▶ [The problem]: Among the entries below, please repeat exactly and only the lines from the line containing "Recreate this object" to the line containing "wasm.setup();", both lines included.

▶ [Listing]:

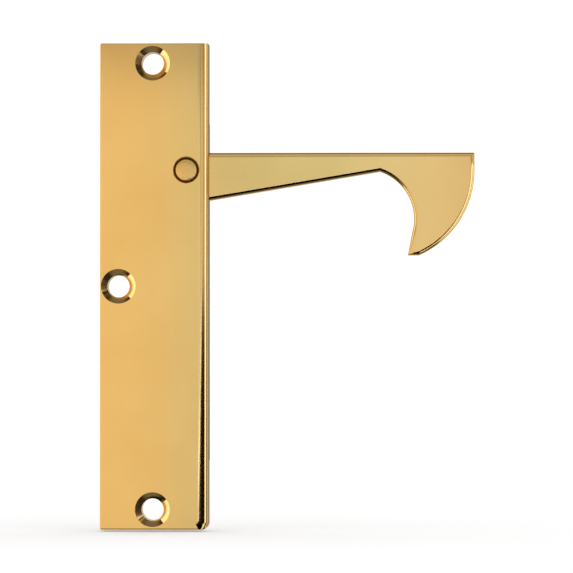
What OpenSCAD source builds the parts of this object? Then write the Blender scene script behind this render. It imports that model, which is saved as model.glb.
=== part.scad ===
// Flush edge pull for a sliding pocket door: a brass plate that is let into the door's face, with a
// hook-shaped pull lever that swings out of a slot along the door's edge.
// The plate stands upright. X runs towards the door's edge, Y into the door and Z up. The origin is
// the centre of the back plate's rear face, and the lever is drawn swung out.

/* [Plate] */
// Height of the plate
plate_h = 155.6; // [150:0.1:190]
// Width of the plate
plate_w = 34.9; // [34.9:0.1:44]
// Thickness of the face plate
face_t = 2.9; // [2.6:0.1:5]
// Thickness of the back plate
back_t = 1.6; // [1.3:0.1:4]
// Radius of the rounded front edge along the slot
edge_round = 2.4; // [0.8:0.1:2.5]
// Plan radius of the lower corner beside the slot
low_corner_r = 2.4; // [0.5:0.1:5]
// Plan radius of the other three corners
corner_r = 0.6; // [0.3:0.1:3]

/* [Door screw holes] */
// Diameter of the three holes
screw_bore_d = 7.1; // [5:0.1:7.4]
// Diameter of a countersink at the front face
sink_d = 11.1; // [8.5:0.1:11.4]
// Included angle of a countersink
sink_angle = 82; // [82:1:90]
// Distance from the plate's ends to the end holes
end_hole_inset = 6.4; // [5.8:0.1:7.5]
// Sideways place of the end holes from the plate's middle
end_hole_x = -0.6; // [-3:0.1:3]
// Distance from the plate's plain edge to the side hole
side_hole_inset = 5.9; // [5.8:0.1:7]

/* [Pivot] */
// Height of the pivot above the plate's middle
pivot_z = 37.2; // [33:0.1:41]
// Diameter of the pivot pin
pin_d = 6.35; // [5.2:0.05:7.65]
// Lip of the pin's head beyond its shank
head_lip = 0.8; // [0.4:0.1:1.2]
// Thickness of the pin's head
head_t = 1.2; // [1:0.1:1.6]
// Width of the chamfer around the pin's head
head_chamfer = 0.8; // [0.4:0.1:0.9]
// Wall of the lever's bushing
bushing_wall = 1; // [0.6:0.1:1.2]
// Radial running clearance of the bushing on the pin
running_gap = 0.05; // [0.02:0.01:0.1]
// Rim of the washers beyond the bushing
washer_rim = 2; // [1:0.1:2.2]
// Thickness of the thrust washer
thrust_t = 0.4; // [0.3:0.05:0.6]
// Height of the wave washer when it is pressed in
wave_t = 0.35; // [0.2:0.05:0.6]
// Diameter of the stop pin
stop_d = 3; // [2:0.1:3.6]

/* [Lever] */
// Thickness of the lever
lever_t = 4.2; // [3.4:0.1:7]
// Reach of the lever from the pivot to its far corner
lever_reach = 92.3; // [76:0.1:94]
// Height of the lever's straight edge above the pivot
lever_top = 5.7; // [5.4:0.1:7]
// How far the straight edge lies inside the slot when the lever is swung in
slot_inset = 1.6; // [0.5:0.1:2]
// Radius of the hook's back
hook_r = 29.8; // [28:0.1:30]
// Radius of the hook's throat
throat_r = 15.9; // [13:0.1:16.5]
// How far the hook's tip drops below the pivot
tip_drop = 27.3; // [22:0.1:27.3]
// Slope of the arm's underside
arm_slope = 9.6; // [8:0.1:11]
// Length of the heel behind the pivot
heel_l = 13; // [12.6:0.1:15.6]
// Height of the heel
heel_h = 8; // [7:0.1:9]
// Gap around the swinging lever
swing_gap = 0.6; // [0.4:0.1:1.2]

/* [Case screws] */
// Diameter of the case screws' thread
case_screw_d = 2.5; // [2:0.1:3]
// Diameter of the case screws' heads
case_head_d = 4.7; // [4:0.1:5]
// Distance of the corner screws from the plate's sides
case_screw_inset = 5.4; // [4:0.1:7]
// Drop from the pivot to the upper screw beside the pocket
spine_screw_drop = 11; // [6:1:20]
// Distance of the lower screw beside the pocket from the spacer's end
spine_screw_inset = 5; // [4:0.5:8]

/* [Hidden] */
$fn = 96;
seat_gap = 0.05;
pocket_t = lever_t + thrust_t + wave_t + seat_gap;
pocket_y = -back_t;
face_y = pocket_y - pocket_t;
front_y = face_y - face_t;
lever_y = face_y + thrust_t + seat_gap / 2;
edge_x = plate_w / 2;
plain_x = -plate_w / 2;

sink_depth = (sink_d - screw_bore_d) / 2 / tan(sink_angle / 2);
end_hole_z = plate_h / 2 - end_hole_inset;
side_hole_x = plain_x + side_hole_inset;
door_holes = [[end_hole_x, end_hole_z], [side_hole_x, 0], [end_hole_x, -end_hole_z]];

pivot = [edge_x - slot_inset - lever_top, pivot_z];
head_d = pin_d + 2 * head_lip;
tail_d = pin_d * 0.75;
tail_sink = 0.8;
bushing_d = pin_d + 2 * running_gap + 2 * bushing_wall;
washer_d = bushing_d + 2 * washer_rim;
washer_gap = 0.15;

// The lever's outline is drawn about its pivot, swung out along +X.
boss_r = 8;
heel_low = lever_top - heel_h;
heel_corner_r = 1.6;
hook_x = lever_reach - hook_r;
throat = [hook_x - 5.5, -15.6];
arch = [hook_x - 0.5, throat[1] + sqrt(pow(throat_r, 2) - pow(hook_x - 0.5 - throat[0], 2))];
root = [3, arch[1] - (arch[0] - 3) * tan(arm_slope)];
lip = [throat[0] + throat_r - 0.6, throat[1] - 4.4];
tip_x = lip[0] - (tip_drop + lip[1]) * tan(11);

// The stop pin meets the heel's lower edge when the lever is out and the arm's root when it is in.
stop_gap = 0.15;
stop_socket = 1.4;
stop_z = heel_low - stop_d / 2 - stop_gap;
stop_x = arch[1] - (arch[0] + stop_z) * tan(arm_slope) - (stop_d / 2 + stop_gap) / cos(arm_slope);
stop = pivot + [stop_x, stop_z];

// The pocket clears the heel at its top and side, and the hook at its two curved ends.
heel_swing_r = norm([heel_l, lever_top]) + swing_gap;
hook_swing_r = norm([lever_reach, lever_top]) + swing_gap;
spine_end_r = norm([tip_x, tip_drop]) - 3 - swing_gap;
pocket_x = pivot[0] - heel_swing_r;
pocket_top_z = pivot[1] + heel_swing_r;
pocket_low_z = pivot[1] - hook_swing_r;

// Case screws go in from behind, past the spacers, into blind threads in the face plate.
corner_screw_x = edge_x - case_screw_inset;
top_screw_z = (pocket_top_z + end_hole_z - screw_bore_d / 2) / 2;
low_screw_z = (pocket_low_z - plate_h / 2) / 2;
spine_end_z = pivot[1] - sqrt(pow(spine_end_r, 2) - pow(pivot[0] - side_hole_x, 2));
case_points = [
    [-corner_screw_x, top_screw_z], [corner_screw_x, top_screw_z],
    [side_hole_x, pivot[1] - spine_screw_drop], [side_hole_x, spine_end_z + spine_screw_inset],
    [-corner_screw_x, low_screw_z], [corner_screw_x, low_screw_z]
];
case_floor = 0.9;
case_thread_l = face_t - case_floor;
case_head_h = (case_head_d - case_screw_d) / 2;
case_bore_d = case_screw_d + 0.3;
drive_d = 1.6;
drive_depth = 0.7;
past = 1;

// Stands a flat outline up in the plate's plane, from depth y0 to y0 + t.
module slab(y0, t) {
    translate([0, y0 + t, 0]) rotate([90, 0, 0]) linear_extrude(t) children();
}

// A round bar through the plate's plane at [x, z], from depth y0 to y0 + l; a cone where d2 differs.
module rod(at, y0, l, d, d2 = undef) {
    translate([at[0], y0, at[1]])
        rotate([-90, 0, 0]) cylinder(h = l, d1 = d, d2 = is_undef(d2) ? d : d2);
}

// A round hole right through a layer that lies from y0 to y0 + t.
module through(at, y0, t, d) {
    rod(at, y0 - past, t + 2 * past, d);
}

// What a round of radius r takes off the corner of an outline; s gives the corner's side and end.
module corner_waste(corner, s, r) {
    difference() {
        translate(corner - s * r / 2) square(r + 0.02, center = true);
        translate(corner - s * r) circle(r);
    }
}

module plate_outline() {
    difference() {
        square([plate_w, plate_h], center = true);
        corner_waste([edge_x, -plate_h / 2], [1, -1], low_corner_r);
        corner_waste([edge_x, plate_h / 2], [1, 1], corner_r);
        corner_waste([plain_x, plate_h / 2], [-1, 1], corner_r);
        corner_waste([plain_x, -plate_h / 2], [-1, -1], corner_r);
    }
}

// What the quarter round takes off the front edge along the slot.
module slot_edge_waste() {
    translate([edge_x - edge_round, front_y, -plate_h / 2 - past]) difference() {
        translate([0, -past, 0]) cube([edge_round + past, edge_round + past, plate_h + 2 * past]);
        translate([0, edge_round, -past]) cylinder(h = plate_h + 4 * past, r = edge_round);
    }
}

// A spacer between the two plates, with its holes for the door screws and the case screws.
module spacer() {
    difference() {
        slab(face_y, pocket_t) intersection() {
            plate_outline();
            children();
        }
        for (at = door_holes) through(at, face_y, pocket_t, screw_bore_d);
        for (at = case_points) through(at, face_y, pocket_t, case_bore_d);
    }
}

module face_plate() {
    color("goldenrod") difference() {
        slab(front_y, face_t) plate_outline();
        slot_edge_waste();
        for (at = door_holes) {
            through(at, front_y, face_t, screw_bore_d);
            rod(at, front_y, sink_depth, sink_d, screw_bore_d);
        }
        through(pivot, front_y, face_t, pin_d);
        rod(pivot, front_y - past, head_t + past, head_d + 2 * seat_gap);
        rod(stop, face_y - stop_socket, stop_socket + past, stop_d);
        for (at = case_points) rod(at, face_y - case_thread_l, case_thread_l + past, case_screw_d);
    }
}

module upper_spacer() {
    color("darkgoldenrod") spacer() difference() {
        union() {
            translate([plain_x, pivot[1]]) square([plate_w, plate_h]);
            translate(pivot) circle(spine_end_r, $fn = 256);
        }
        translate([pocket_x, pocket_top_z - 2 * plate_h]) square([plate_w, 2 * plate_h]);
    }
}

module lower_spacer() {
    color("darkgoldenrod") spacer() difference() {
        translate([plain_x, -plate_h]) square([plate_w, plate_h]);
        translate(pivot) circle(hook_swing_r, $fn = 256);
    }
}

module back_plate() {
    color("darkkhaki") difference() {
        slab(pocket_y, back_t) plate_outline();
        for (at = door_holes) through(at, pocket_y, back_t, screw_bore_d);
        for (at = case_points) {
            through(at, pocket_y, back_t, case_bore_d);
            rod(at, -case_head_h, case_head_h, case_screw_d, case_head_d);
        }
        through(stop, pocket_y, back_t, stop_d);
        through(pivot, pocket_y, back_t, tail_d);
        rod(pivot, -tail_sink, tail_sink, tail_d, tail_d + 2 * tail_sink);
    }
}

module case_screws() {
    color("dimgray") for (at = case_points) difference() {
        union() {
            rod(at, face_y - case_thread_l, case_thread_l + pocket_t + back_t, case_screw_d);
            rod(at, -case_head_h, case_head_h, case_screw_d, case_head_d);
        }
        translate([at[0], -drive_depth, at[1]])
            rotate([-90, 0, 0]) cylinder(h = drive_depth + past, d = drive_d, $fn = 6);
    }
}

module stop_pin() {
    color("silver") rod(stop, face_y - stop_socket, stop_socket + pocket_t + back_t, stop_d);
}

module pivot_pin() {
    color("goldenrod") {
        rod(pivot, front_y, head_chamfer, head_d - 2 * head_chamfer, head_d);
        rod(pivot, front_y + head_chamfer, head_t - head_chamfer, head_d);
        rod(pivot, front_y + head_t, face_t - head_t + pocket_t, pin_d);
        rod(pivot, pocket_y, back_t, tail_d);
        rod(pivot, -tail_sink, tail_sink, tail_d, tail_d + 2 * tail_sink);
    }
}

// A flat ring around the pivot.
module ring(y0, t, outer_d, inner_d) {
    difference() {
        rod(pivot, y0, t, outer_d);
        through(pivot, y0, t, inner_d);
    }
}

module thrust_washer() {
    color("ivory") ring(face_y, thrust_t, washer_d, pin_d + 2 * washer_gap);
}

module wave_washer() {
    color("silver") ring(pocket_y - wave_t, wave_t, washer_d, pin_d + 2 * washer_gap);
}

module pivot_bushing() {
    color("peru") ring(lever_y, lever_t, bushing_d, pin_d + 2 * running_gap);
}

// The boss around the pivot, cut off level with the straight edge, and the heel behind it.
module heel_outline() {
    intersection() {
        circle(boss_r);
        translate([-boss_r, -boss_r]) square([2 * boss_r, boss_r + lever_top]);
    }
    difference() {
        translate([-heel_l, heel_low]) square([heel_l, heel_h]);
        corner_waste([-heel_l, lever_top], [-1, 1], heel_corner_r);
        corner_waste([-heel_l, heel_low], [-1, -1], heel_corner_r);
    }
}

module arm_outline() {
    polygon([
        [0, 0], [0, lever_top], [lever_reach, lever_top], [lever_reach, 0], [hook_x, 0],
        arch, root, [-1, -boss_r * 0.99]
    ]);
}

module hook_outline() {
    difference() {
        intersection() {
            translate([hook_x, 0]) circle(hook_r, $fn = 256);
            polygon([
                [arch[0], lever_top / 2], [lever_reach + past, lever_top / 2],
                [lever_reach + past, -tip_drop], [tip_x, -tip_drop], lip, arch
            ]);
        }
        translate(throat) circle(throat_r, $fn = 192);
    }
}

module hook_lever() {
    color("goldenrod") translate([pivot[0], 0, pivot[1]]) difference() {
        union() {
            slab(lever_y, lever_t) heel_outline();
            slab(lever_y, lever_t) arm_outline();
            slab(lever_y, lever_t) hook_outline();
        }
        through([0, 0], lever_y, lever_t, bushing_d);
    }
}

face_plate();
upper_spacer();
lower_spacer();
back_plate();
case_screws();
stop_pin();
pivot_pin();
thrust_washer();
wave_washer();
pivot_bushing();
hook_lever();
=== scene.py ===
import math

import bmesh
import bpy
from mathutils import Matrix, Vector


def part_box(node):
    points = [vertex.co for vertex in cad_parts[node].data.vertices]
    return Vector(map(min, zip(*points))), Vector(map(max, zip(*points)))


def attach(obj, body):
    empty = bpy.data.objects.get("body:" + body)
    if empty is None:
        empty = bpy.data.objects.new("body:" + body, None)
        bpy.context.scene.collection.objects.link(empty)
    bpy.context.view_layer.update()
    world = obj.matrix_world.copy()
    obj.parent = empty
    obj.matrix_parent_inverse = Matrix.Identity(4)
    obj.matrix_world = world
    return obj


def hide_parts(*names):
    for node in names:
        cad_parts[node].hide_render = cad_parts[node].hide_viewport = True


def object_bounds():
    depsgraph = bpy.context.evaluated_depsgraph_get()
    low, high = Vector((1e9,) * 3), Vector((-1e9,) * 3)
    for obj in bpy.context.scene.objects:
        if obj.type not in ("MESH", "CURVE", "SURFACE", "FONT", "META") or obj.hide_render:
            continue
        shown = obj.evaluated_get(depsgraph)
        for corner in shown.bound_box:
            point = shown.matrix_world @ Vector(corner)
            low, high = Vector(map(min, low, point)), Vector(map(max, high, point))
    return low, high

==

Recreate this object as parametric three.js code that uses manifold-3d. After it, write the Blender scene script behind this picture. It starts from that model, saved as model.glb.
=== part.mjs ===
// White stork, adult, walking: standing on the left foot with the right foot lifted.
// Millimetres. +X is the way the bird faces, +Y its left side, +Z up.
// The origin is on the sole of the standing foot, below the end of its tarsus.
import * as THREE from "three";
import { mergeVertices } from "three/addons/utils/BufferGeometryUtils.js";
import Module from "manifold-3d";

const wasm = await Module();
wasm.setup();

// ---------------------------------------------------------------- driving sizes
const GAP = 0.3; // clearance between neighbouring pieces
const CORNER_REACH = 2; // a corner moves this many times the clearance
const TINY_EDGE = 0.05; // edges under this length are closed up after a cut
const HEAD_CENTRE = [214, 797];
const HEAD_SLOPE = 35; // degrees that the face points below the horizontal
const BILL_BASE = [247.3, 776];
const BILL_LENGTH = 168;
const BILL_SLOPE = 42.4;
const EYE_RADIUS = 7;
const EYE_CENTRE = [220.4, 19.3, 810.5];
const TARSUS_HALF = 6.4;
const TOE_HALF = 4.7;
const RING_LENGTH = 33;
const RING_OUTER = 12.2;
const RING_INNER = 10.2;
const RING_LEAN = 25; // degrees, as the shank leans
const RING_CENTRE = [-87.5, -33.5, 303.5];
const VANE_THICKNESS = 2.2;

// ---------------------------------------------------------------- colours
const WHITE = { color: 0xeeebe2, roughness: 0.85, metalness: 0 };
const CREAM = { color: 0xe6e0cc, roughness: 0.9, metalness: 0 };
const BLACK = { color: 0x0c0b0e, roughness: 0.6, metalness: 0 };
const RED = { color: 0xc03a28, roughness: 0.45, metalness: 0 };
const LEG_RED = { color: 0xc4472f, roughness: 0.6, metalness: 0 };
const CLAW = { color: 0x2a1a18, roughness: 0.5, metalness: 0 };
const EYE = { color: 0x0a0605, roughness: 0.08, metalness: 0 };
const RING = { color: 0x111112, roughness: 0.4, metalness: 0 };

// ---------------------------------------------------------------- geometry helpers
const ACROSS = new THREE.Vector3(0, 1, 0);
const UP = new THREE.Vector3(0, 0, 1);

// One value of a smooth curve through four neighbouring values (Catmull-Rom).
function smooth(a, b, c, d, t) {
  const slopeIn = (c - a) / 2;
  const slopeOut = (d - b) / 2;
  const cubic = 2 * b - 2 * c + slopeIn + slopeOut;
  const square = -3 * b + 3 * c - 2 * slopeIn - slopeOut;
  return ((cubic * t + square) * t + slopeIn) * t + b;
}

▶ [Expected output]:
Recreate this object as parametric three.js code that uses manifold-3d. After it, write the Blender scene script behind this picture. It starts from that model, saved as model.glb.
=== part.mjs ===
// White stork, adult, walking: standing on the left foot with the right foot lifted.
// Millimetres. +X is the way the bird faces, +Y its left side, +Z up.
// The origin is on the sole of the standing foot, below the end of its tarsus.
import * as THREE from "three";
import { mergeVertices } from "three/addons/utils/BufferGeometryUtils.js";
import Module from "manifold-3d";

const wasm = await Module();
wasm.setup();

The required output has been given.